Over at The House Next Door, Ryland Walker-Knight argues that Andrew Dominik's The Assassination of Jesse James by the Coward Robert Ford (which I still probably consider the best film of the year so far) "falters under its own weight and has less to say about Westerns than it does about celebrity culture." The first half of the critique is a common one, though to some degree a matter of individual temperment. But the second, I think, is a misreading of the movie, as its take on the Western mythos and celebrityhood is essentially that the latter displaced the former. As I argued in my review (still lost in the ether until our archives make it over to this server): 

Like most modern variations on the genre, The Assassination takes the form of an elegy, not merely for the Old West but for the Western itself.... In [Sergio Leone's] Once Upon a Time in the West, the gunmen who once bestrode the American wilderness were pushed aside by commerce and technology, the relentless encroach of civilization.
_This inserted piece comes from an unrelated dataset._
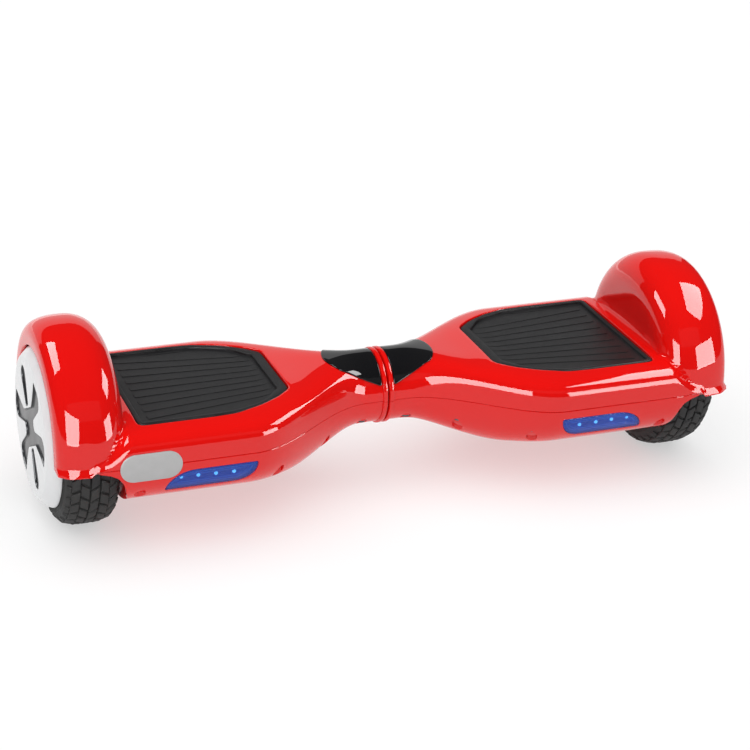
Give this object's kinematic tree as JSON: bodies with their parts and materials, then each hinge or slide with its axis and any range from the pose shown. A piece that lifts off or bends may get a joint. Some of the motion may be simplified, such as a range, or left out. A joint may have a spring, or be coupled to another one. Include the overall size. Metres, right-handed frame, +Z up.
{
  "type": "self balancing board",
  "caption": "Two-wheeled self-balancing board: two glossy tilting halves on a centre pivot, hub-motor wheels under round arches, ribbed foot pads and front lamps.",
  "frame": {"origin": "midpoint between the wheels' ground contacts, on the ground", "axes": "+X along the wheel axle towards the right half (the side on the right when the lit front is seen), +Y to the rear, +Z up"},
  "size_m": [0.584, 0.1867, 0.171],
  "materials": {
    "red_shell": "glossy moulded plastic",
    "black_gloss": "piano black",
    "pad_rubber": "matte, finely grained",
    "black_matte": "matte",
    "silicone": "matte",
    "circuit_board": "solder mask",
    "lamp_lens": "tinted clear plastic over lit diodes",
    "lamp_board": "solder mask with lit diodes",
    "cast_aluminium": "die cast",
    "stator_steel": "laminated",
    "copper_wire": "enamelled copper",
    "axle_steel": "turned",
    "screw_steel": "black oxide",
    "cable_jacket": "satin",
    "tyre_rubber": "solid rubber",
    "white_gloss": "glossy moulded plastic",
    "gunmetal": "satin dark grey",
    "magnet_plating": "nickel plated",
    "bearing_steel": "ground",
    "bush_brass": "sintered",
    "battery_wrap": "heat-shrink film",
    "cap_rubber": "matte",
    "label_film": "satin film, blank"
  },
  "bodies": {
    "left_half": {"left_top_shell": "red_shell", "left_bottom_shell": "red_shell", "left_chassis": "cast_aluminium", "left_centre_panel": "black_gloss", "left_sensor_board": "circuit_board", "left_led_lens": "lamp_lens", "left_led_board": "lamp_board", "left_stator_core": "stator_steel", "left_stator_windings": "copper_wire", "left_axle": "axle_steel", "left_axle_clamp": "cast_aluminium", "left_clamp_screws": "screw_steel", "left_shell_screws": "screw_steel", "left_wiring": "cable_jacket", "pivot_tube": "axle_steel", "retaining_ring": "screw_steel", "main_board": "circuit_board", "blank_label": "label_film"},
    "right_half": {"right_top_shell": "red_shell", "right_bottom_shell": "red_shell", "right_chassis": "cast_aluminium", "right_centre_panel": "black_gloss", "right_sensor_board": "circuit_board", "right_led_lens": "lamp_lens", "right_led_board": "lamp_board", "right_stator_core": "stator_steel", "right_stator_windings": "copper_wire", "right_axle": "axle_steel", "right_axle_clamp": "cast_aluminium", "right_clamp_screws": "screw_steel", "right_shell_screws": "screw_steel", "right_wiring": "cable_jacket", "pivot_bushes": "bush_brass", "battery_pack": "battery_wrap", "power_switch": "black_matte", "charge_port": "black_matte"},
    "left_wheel": {"left_tyre": "tyre_rubber", "left_rotor": "cast_aluminium", "left_hub_cap": "white_gloss", "left_hub_inlay": "gunmetal", "left_magnets": "magnet_plating", "left_motor_cover": "cast_aluminium", "left_wheel_bearings": "bearing_steel"},
    "right_wheel": {"right_tyre": "tyre_rubber", "right_rotor": "cast_aluminium", "right_hub_cap": "white_gloss", "right_hub_inlay": "gunmetal", "right_magnets": "magnet_plating", "right_motor_cover": "cast_aluminium", "right_wheel_bearings": "bearing_steel"},
    "left_pad": {"left_pad_mat": "pad_rubber", "left_pad_tray": "black_matte", "left_pad_plungers": "silicone"},
    "right_pad": {"right_pad_mat": "pad_rubber", "right_pad_tray": "black_matte", "right_pad_plungers": "silicone"},
    "power_button": {"power_button": "black_matte"},
    "charge_port_cap": {"charge_port_cap": "cap_rubber"}
  },
  "joints": [
    {"name": "centre_tilt", "type": "hinge", "parent": "left_half", "child": "right_half", "pos_m": [0, 0, 0.0825], "axis": [1, 0, 0], "range_deg": [-10, 10]},
    {"name": "left_wheel_spin", "type": "hinge", "parent": "left_half", "child": "left_wheel", "pos_m": [-0.262, 0, 0.0825], "axis": [1, 0, 0], "continuous": true},
    {"name": "right_wheel_spin", "type": "hinge", "parent": "right_half", "child": "right_wheel", "pos_m": [0.262, 0, 0.0825], "axis": [1, 0, 0], "continuous": true},
    {"name": "left_pad_press", "type": "slide", "parent": "left_half", "child": "left_pad", "axis": [0, 0, -1], "range_m": [0, 0.0015], "stiffness_N_per_m": 30000},
    {"name": "right_pad_press", "type": "slide", "parent": "right_half", "child": "right_pad", "axis": [0, 0, -1], "range_m": [0, 0.0015], "stiffness_N_per_m": 30000},
    {"name": "power_button_press", "type": "slide", "parent": "right_half", "child": "power_button", "axis": [0, -1, 0], "range_m": [0, 0.0012], "stiffness_N_per_m": 800},
    {"name": "charge_cap_hinge", "type": "hinge", "parent": "right_half", "child": "charge_port_cap", "pos_m": [0.186, 0.08514, 0.0777], "axis": [1, 0, 0], "range_deg": [0, 90], "stiffness_Nm_per_rad": 0.02}
  ]
}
In Dominik’s more melancholy telling, they were laid to rest by wannabes, boys with picture books and pop guns and a gnawing hunger for notoriety. After Ford shoots James, he briefly becomes a national icon—more recognized, for a time, than the president—but it is an empty, parasitic fame, the ghost-twin of James’s legend. The Assassination of Jesse James by the Coward Robert Ford is the story of this transition, of the moment in America when myth was murdered by mere celebrity and we were left, perhaps forever, with only the latter’s meager consolations.